Bei der Personalauswahl hat die JVA ein entscheidendes Wort mitzureden. Wie schwer fällt einem Unternehmen die Abtretung von Entscheidungsbefugnis im Personalbereich?

Brüggemann: Vertraglich ist vereinbart, dass sämtliche eingesetzten Mitarbeiter vom Land Niedersachsen sicherheitsüberprüft werden. Alle Bewerber mussten diesem Vorgehen zustimmen. Hierbei handelt sich um ein normales Prozedere, dem auch staatliche Bedienstete unterworfen sind.

Der regelmäßige Austausch zu Bewerbungen und die gemeinsame Einschätzung derselben unterstreichen die partnerschaftliche Herangehensweise an die Personalrekrutierung.

Die Vorgaben für die Erfüllung ihrer Aufgaben sind sehr stringent. Ist ein solcher PPP-Auftrag mit einem anderen Auftrag vergleichbar?

Brüggemann: Hectas betreut bereits im Rahmen von PPP-Projekten andere Liegenschaften, wie Schulen, Rathäuser und Verwaltungsgebäude. Eine JVA war in dieser Form bislang nicht darunter und hat die Organisation vor neue ­Herausforderung in Bezug auf Planung und Projektierung gestellt. Immerhin betrug die Planungsphase für den Betrieb ab Vertragsunterzeichnung über zwei Jahre.

Hectas ist seit 2009 an diesem Projekt beteiligt. Würden Sie sich vor dem Hintergrund der heutigen Erfahrungen erneut um einen solchen Job ­bemühen?

Brüggemann: Zum damaligen Zeitpunkt war der Umfang des Projektes nur schwer abzuschätzen.

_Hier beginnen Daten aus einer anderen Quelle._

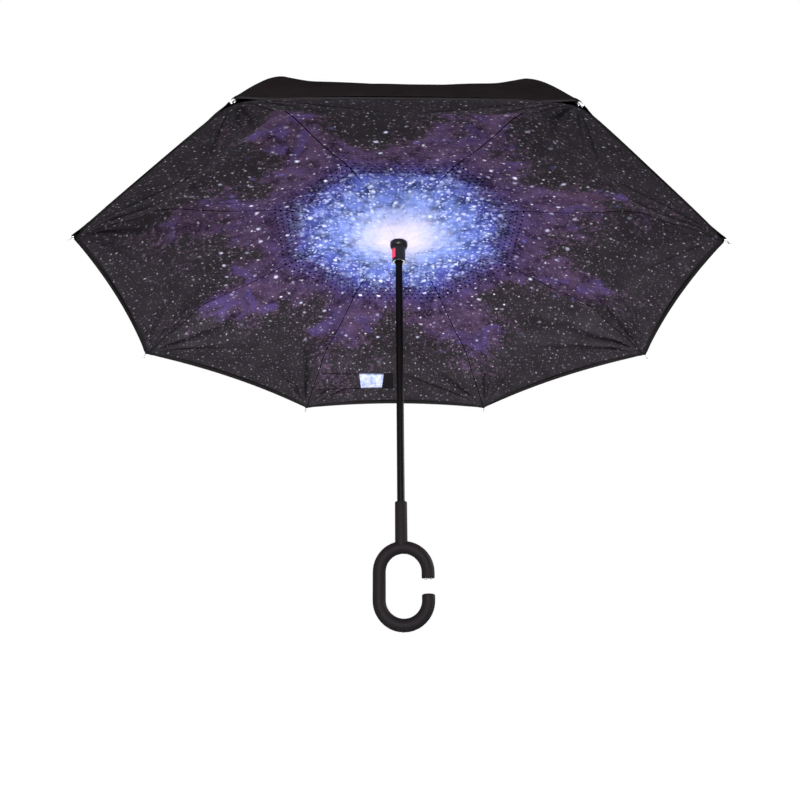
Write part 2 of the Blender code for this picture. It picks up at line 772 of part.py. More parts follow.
def arm_mesh():
    """The rib's channel in the rib's frame: an eye, a fluted bar and the rod's socket."""
    tilt = Matrix.Rotation(-ARM_OPEN_ANGLE, 4, "Y")
    half = ARM_HEIGHT / 2
    angle = math.asin(half / ARM_EYE_RADIUS)
    outline = arc((0, 0), ARM_EYE_RADIUS, angle, 2 * math.pi - angle, EYE_STEPS)
    outline += [(ARM_LENGTH, -half), (ARM_LENGTH, half)]
    bar = plate("bar", outline, -ARM_WIDTH / 2, ARM_WIDTH / 2)
    socket = box(
        "socket",
        (ARM_LENGTH - SOCKET_BACK, -SOCKET_WIDTH / 2, -SOCKET_HEIGHT / 2),
        (ARM_LENGTH + SOCKET_FRONT, SOCKET_WIDTH / 2, SOCKET_HEIGHT / 2),
    )
    flute = box(
        "flute",
        (CHANNEL_START, -CHANNEL_WIDTH / 2, -half - OVERRUN),
        (ARM_LENGTH - SOCKET_BACK - CHANNEL_DEPTH, CHANNEL_WIDTH / 2, -half + CHANNEL_DEPTH),
    )
    hole = round_bar("hole", ARM_EYE_HOLE, (0, -ARM_WIDTH, 0), (0, ARM_WIDTH, 0))
    bore = round_bar(
        "bore",
        ROD_RADIUS + SEAT_GAP,
        (ARM_LENGTH + SOCKET_FLOOR, 0, 0),
        (ARM_LENGTH + SOCKET_FRONT + OVERRUN, 0, 0),
    )
    mesh = combined("rib_arm", bar, unions=[socket], cuts=[flute, hole, bore])
    mesh.transform(tilt)
    return mesh


def rod_mesh():
    """The sprung rod in the rib's frame, seated in the arm's socket."""
    start = (SOCKET_FLOOR + SEAT_GAP) / (RIB_LENGTH - ARM_LENGTH)
    ts = [start + (1 - start) * k / ROD_STEPS for k in range(ROD_STEPS + 1)]
    return swept("rib_rod", [tuple(rod_point(t)) for t in ts], ROD_RADIUS, ROD_SIDES)


def ferrule_mesh():
    """The tip's ferrule in the rib's frame: a sleeve over the rod, a pin and a ball."""
    bore = ROD_RADIUS + SEAT_GAP
    ball = FERRULE_PIN_LENGTH
    neck_turn = math.asin(FERRULE_PIN_RADIUS / FERRULE_BALL_RADIUS)
    centre = ball + FERRULE_BALL_RADIUS * math.cos(neck_turn)
    turns = [
        neck_turn + (math.pi - neck_turn) * k / BALL_STEPS for k in range(1, BALL_STEPS)
    ]
    profile = [
        (0.0, SEAT_GAP),
        (bore, SEAT_GAP),
        (bore, -FERRULE_INSIDE),
        (FERRULE_RADIUS, -FERRULE_INSIDE),
        (FERRULE_RADIUS, SEAT_GAP),
        (FERRULE_PIN_RADIUS, FERRULE_EDGE + SEAT_GAP),
        (FERRULE_PIN_RADIUS, ball),
        *[
            (FERRULE_BALL_RADIUS * math.sin(t), centre - FERRULE_BALL_RADIUS * math.cos(t))
            for t in turns
        ],
        (0.0, centre + FERRULE_BALL_RADIUS),
    ]
    mesh = turned("rib_tip", profile, FERRULE_SIDES)
    end, before = rod_point(1.0), rod_point(1 - FERRULE_INSIDE / (2 * RIB_LENGTH))
    way = Vector((end.x - before.x, 0, end.y - before.y))
    turn = way.to_track_quat("Z", "Y").to_matrix().to_4x4()
    mesh.transform(Matrix.Translation((end.x, 0, end.y)) @ turn)
    return mesh


def stretcher_mesh():
    """A stretcher in its own frame, whose origin is its pivot on the notch."""
    joint = arm_joint()
    reach = Vector((joint.x, joint.y - PIVOT_RISE))
    length = reach.length
    half = STRETCHER_HEIGHT / 2
    angle = math.asin(half / STRETCHER_EYE_RADIUS)
    outline = arc((0, 0), STRETCHER_EYE_RADIUS, angle, 2 * math.pi - angle, EYE_STEPS)
    outline += arc(
        (length, 0), STRETCHER_EYE_RADIUS, math.pi + angle, 3 * math.pi - angle, EYE_STEPS
    )
    low = STRETCHER_OFFSET - STRETCHER_THICKNESS / 2
    high = STRETCHER_OFFSET + STRETCHER_THICKNESS / 2
    bar = plate("bar", outline, low, high)
    hole = round_bar(
        "hole", STRETCHER_EYE_HOLE, (0, low - OVERRUN, 0), (0, high + OVERRUN, 0)
    )
    rivet = round_bar(
        "rivet", RIVET_RADIUS, (length, (low + high) / 2, 0), (length, high + RIVET_HEIGHT, 0)
    )
    mesh = combined("stretcher_bar", bar, unions=[rivet], cuts=[hole])
    mesh.transform(Matrix.Rotation(-math.atan2(reach.y, reach.x), 4, "Y"))
    return mesh


def strap_mesh():
    """The tie strap, flat on the inner canopy from its rib to the middle of the panel."""
    rows = inner_rows()
    shares = [row[0] for row in INNER_ROW_SHARES]
    lines = []
    for share in STRAP_ROW_SHARES:
        n = next(k for k in range(len(shares) - 1) if share <= shares[k + 1])
        blend = (share - shares[n]) / (shares[n + 1] - shares[n])
        lines.append([a + (b - a) * blend for a, b in zip(rows[n + 1], rows[n + 2])])
    drop = Vector((0, 0, CLOTH / 2 + SEAT_GAP + STRAP_THICKNESS))
    bm = bmesh.new()
    bmesh.ops.create_grid(
        bm, x_segments=STRAP_STEPS, y_segments=2, size=1.0, calc_uvs=False
    )
    for vert in bm.verts:
        along = (vert.co.x + 1) / 2
        across = STRAP_START_SHARE + (STRAP_END_SHARE - STRAP_START_SHARE) * along
        line = lines[round(1 - vert.co.y)]
        vert.co = cloth_point(line, across, -1) - drop - Vector((PIVOT_RADIUS, 0, RIB_PIVOT))
    return thickened(bm, "tie_strap", STRAP_THICKNESS)


def make_ribs(steel, fibre, bright, print_cloth, black_cloth):
    """Eight ribs on the runner and eight stretchers on the notch, with their cloth."""
    arm, rod, ferrule, bar = arm_mesh(), rod_mesh(), ferrule_mesh(), stretcher_mesh()
    inner, outer = gore("inner_gore", inner_rows()), gore("outer_gore", outer_rows())
    for n in range(1, RIBS + 1):
        turn = FIRST_RIB + 2 * HALF_GORE * (n - 1)
        pivot = (PIVOT_RADIUS * math.cos(turn), PIVOT_RADIUS * math.sin(turn))
        joint = bpy.data.objects.new(f"rib_joint_{n}", None)
        joint.location, joint.rotation_euler.z = (*pivot, RIB_PIVOT), turn
        notch_joint = bpy.data.objects.new(f"stretcher_joint_{n}", None)
        notch_joint.location, notch_joint.rotation_euler.z = (*pivot, NOTCH_PIVOT), turn
        for empty in (joint, notch_joint):
            bpy.context.collection.objects.link(empty)
        place(f"rib_arm_{n}", arm, steel, joint)
        place(f"rib_rod_{n}", rod, fibre, joint)
        place(f"rib_tip_{n}", ferrule, bright, joint)
        place(f"inner_gore_{n}", inner, print_cloth, joint)
        place(f"outer_gore_{n}", outer, black_cloth, joint)
        place(f"stretcher_bar_{n}", bar, steel, notch_joint)
        if n == STRAP_RIB:
            place("tie_strap", strap_mesh(), black_cloth, joint)


def build_umbrella():
    """Makes every piece of the open umbrella."""
    clear_scene()
    grip = finish("soft_grip", (0.030, 0.026, 0.028), 0.62)
    black_steel = finish("black_steel", (0.012, 0.011, 0.012), 0.34, 0.6)
    black_plastic = finish("black_plastic", (0.014, 0.013, 0.014), 0.30)
    red_plastic = finish("red_plastic", (0.62, 0.03, 0.06), 0.35)
    bright_steel = finish("bright_steel", (0.78, 0.78, 0.80), 0.22, 1.0)
    black_fibre = finish("black_fibre", (0.016, 0.015, 0.016), 0.40)
    print_cloth = finish("print_cloth", (0.10, 0.08, 0.16), 0.70)
    black_cloth = finish("black_cloth", (0.012, 0.011, 0.012), 0.80)
    make_handle(grip)
    make_shaft(black_steel)
    make_runner(black_plastic)
    make_button(red_plastic)
    make_spring(bright_steel)
    make_hinges(black_plastic, bright_steel)
    make_cap(black_plastic)
    place("outer_canopy_crown", crown_sheet("outer_canopy_crown", crown_rows()), black_cloth)
    make_ribs(black_steel, black_fibre, bright_steel, print_cloth, black_cloth)


build_umbrella()
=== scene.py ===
# %% [markdown]
# # An inverted umbrella, dressed for its portrait
#
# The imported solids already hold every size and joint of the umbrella. This file gives it what the
# eye judges: printed cloth under tension, black pongee over it, painted steel, soft-touch plastic.
# Each piece is made where the solids say, so nothing has to be fitted afterwards.

import json
import math
from dataclasses import dataclass

import bmesh
import bpy
from mathutils import Matrix, Vector, noise
from mathutils.geometry import interpolate_bezier

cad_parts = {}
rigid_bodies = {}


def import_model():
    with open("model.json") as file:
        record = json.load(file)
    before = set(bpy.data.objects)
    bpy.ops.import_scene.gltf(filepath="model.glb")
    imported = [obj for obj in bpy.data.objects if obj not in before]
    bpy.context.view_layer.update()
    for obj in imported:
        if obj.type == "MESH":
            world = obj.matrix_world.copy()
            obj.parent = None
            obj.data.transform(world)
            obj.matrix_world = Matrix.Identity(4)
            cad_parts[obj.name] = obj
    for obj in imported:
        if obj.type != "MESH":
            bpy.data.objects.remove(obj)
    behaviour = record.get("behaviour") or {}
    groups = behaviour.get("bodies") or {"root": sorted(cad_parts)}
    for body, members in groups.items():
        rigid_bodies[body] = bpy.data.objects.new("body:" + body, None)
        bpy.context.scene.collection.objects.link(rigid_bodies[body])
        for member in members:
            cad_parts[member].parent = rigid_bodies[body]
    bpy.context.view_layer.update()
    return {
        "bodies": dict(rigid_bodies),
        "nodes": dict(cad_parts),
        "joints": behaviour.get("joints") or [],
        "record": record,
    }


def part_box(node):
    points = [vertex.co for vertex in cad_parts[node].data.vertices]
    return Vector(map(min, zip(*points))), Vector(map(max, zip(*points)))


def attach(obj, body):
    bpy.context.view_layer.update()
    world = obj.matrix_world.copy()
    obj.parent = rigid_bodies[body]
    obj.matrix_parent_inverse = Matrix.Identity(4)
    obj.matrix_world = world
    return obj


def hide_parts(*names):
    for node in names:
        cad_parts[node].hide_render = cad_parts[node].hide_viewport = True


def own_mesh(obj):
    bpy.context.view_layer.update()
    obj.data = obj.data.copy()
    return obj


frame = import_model()
nodes = frame["nodes"]
hinges = {joint["name"]: joint for joint in frame["joints"]}
print("solids:", len(nodes), "joints:", len(hinges))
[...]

Der Reiz von PPP-Projekten ist allerdings immer die lange Vertragslaufzeit und die somit einhergehende Planungssicherheit. Hinzu kommt der Zuwachs an Know-how, den Hectas durch dieses Projekt erreichen konnte. Auch die Entwicklung von Partnerschaften zwischen ­Unternehmen, die bislang nicht mit­einander gearbeitet haben ist ein Resultat dieser langen Vorbereitungsphase.

Nach heutigen Gesichtspunkten würden wir uns sicherlich wieder bewerben – und wir würden gar nicht so viel anders machen.

Der Vertrag läuft über 25 Jahre. Gibt es eine Ausstiegsklausel?

Brüggemann: Jeder Dienstleistungs­bereich (Reinigung, Sicherheit, Verpflegung und Versorgung, Verwaltung, ­Sozialfürsorge, Gesundheitsfürsorge, Gefangenenbeschäftigung) hat einen ­eigenen Vertrag und kann nach zehn Jahren gekündigt werden.